• WRITTEN TASK: Quote every line of the material beneath this one.
┄┄┄┄┄┄
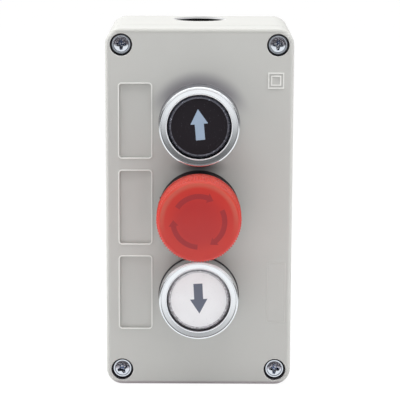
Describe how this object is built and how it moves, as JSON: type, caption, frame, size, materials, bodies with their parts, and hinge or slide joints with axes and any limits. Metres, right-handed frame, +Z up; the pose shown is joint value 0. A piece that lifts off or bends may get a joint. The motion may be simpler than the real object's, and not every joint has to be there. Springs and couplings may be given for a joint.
{
  "type": "pushbutton control station",
  "caption": "Wall-mounted plastic control box with up and down pushbuttons in metal bezels and a red twist-release stop mushroom between them.",
  "frame": {"origin": "centre of the flat back face, which lies on the wall", "axes": "+Z up, +X to the right seen from the front, -Y out of the wall towards the operator"},
  "size_m": [0.0706, 0.079, 0.137],
  "materials": {
    "box_grey": "moulded light grey plastic, fine satin texture",
    "seal_black": "black rubber",
    "screw_zinc": "bright zinc-plated steel",
    "bezel_chrome": "satin chrome-plated metal",
    "body_black": "black moulded plastic",
    "nut_grey": "grey glass-filled plastic",
    "carrier_zinc": "die-cast zinc",
    "cap_smoke": "polished dark lens",
    "cap_clear": "polished clear lens",
    "disc_black": "black printed disc",
    "disc_white": "white printed disc",
    "arrow_pale_blue": "pale blue-grey ink",
    "arrow_slate": "slate ink",
    "plunger_ivory": "ivory moulded plastic",
    "spring_steel": "spring steel wire and strip",
    "block_black": "dark grey moulded plastic",
    "contact_brass": "brass strip",
    "head_red": "moulded red plastic, satin",
    "head_arrow_red": "darker red moulding",
    "shaft_steel": "turned steel"
  },
  "bodies": {
    "enclosure": {"base_shell": "box_grey", "front_cover": "box_grey", "cover_gasket": "seal_black", "cover_screws": "screw_zinc", "up_bezel": "bezel_chrome", "up_panel_seal": "seal_black", "up_barrel": "body_black", "up_lock_nut": "nut_grey", "up_carrier": "carrier_zinc", "up_return_spring": "spring_steel", "up_contact_housing": "block_black", "up_fixed_contacts": "contact_brass", "up_terminal_screws": "screw_zinc", "down_bezel": "bezel_chrome", "down_panel_seal": "seal_black", "down_barrel": "body_black", "down_lock_nut": "nut_grey", "down_carrier": "carrier_zinc", "down_return_spring": "spring_steel", "down_contact_housing": "block_black", "down_fixed_contacts": "contact_brass", "down_terminal_screws": "screw_zinc", "stop_collar": "body_black", "stop_panel_seal": "seal_black", "stop_barrel": "body_black", "stop_latch_ring": "spring_steel", "stop_lock_nut": "nut_grey", "stop_carrier": "carrier_zinc", "stop_return_spring": "spring_steel", "stop_contact_housing": "block_black", "stop_fixed_contacts": "contact_brass", "stop_terminal_screws": "screw_zinc"},
    "up_button": {"up_cap": "cap_smoke", "up_symbol_disc": "disc_black", "up_arrow": "arrow_pale_blue", "up_stem": "plunger_ivory", "up_stem_clip": "spring_steel", "up_contact_plunger": "plunger_ivory", "up_contact_bridge": "contact_brass", "up_contact_spring": "spring_steel"},
    "down_button": {"down_cap": "cap_clear", "down_symbol_disc": "disc_white", "down_arrow": "arrow_slate", "down_stem": "plunger_ivory", "down_stem_clip": "spring_steel", "down_contact_plunger": "plunger_ivory", "down_contact_bridge": "contact_brass", "down_contact_spring": "spring_steel"},
    "stop_plunger": {"stop_shaft": "shaft_steel", "stop_shaft_clip": "spring_steel", "stop_contact_plunger": "plunger_ivory", "stop_contact_bridge": "contact_brass", "stop_contact_spring": "spring_steel"},
    "stop_knob": {"stop_head": "head_red", "stop_head_arrows": "head_arrow_red"}
  },
  "joints": [
    {"name": "up_press", "type": "slide", "parent": "enclosure", "child": "up_button", "axis": [0, 1, 0], "range_m": [0, 0.004], "stiffness_N_per_m": 500, "springref_m": -0.004, "deforming": ["up_return_spring"]},
    {"name": "down_press", "type": "slide", "parent": "enclosure", "child": "down_button", "axis": [0, 1, 0], "range_m": [0, 0.004], "stiffness_N_per_m": 500, "springref_m": -0.004, "deforming": ["down_return_spring"]},
    {"name": "stop_press", "type": "slide", "parent": "enclosure", "child": "stop_plunger", "axis": [0, 1, 0], "range_m": [0, 0.004], "deforming": ["stop_return_spring"]},
    {"name": "stop_twist", "type": "hinge", "parent": "stop_plunger", "child": "stop_knob", "pos_m": [0, -0.056, 0], "axis": [0, 1, 0], "range_deg": [0, 45], "stiffness_Nm_per_rad": 0.01, "springref_deg": -11.46}
  ]
}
┄┄┄┄┄┄
• RESULT:
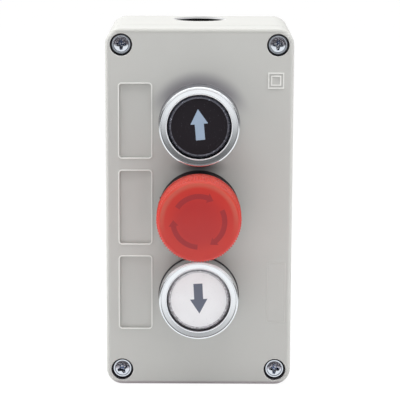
Describe how this object is built and how it moves, as JSON: type, caption, frame, size, materials, bodies with their parts, and hinge or slide joints with axes and any limits. Metres, right-handed frame, +Z up; the pose shown is joint value 0. A piece that lifts off or bends may get a joint. The motion may be simpler than the real object's, and not every joint has to be there. Springs and couplings may be given for a joint.
{
  "type": "pushbutton control station",
  "caption": "Wall-mounted plastic control box with up and down pushbuttons in metal bezels and a red twist-release stop mushroom between them.",
  "frame": {"origin": "centre of the flat back face, which lies on the wall", "axes": "+Z up, +X to the right seen from the front, -Y out of the wall towards the operator"},
  "size_m": [0.0706, 0.079, 0.137],
  "materials": {
    "box_grey": "moulded light grey plastic, fine satin texture",
    "seal_black": "black rubber",
    "screw_zinc": "bright zinc-plated steel",
    "bezel_chrome": "satin chrome-plated metal",
    "body_black": "black moulded plastic",
    "nut_grey": "grey glass-filled plastic",
    "carrier_zinc": "die-cast zinc",
    "cap_smoke": "polished dark lens",
    "cap_clear": "polished clear lens",
    "disc_black": "black printed disc",
    "disc_white": "white printed disc",
    "arrow_pale_blue": "pale blue-grey ink",
    "arrow_slate": "slate ink",
    "plunger_ivory": "ivory moulded plastic",
    "spring_steel": "spring steel wire and strip",
    "block_black": "dark grey moulded plastic",
    "contact_brass": "brass strip",
    "head_red": "moulded red plastic, satin",
    "head_arrow_red": "darker red moulding",
    "shaft_steel": "turned steel"
  },
  "bodies": {
    "enclosure": {"base_shell": "box_grey", "front_cover": "box_grey", "cover_gasket": "seal_black", "cover_screws": "screw_zinc", "up_bezel": "bezel_chrome", "up_panel_seal": "seal_black", "up_barrel": "body_black", "up_lock_nut": "nut_grey", "up_carrier": "carrier_zinc", "up_return_spring": "spring_steel", "up_contact_housing": "block_black", "up_fixed_contacts": "contact_brass", "up_terminal_screws": "screw_zinc", "down_bezel": "bezel_chrome", "down_panel_seal": "seal_black", "down_barrel": "body_black", "down_lock_nut": "nut_grey", "down_carrier": "carrier_zinc", "down_return_spring": "spring_steel", "down_contact_housing": "block_black", "down_fixed_contacts": "contact_brass", "down_terminal_screws": "screw_zinc", "stop_collar": "body_black", "stop_panel_seal": "seal_black", "stop_barrel": "body_black", "stop_latch_ring": "spring_steel", "stop_lock_nut": "nut_grey", "stop_carrier": "carrier_zinc", "stop_return_spring": "spring_steel", "stop_contact_housing": "block_black", "stop_fixed_contacts": "contact_brass", "stop_terminal_screws": "screw_zinc"},
    "up_button": {"up_cap": "cap_smoke", "up_symbol_disc": "disc_black", "up_arrow": "arrow_pale_blue", "up_stem": "plunger_ivory", "up_stem_clip": "spring_steel", "up_contact_plunger": "plunger_ivory", "up_contact_bridge": "contact_brass", "up_contact_spring": "spring_steel"},
    "down_button": {"down_cap": "cap_clear", "down_symbol_disc": "disc_white", "down_arrow": "arrow_slate", "down_stem": "plunger_ivory", "down_stem_clip": "spring_steel", "down_contact_plunger": "plunger_ivory", "down_contact_bridge": "contact_brass", "down_contact_spring": "spring_steel"},
    "stop_plunger": {"stop_shaft": "shaft_steel", "stop_shaft_clip": "spring_steel", "stop_contact_plunger": "plunger_ivory", "stop_contact_bridge": "contact_brass", "stop_contact_spring": "spring_steel"},
    "stop_knob": {"stop_head": "head_red", "stop_head_arrows": "head_arrow_red"}
  },
  "joints": [
    {"name": "up_press", "type": "slide", "parent": "enclosure", "child": "up_button", "axis": [0, 1, 0], "range_m": [0, 0.004], "stiffness_N_per_m": 500, "springref_m": -0.004, "deforming": ["up_return_spring"]},
    {"name": "down_press", "type": "slide", "parent": "enclosure", "child": "down_button", "axis": [0, 1, 0], "range_m": [0, 0.004], "stiffness_N_per_m": 500, "springref_m": -0.004, "deforming": ["down_return_spring"]},
    {"name": "stop_press", "type": "slide", "parent": "enclosure", "child": "stop_plunger", "axis": [0, 1, 0], "range_m": [0, 0.004], "deforming": ["stop_return_spring"]},
    {"name": "stop_twist", "type": "hinge", "parent": "stop_plunger", "child": "stop_knob", "pos_m": [0, -0.056, 0], "axis": [0, 1, 0], "range_deg": [0, 45], "stiffness_Nm_per_rad": 0.01, "springref_deg": -11.46}
  ]
}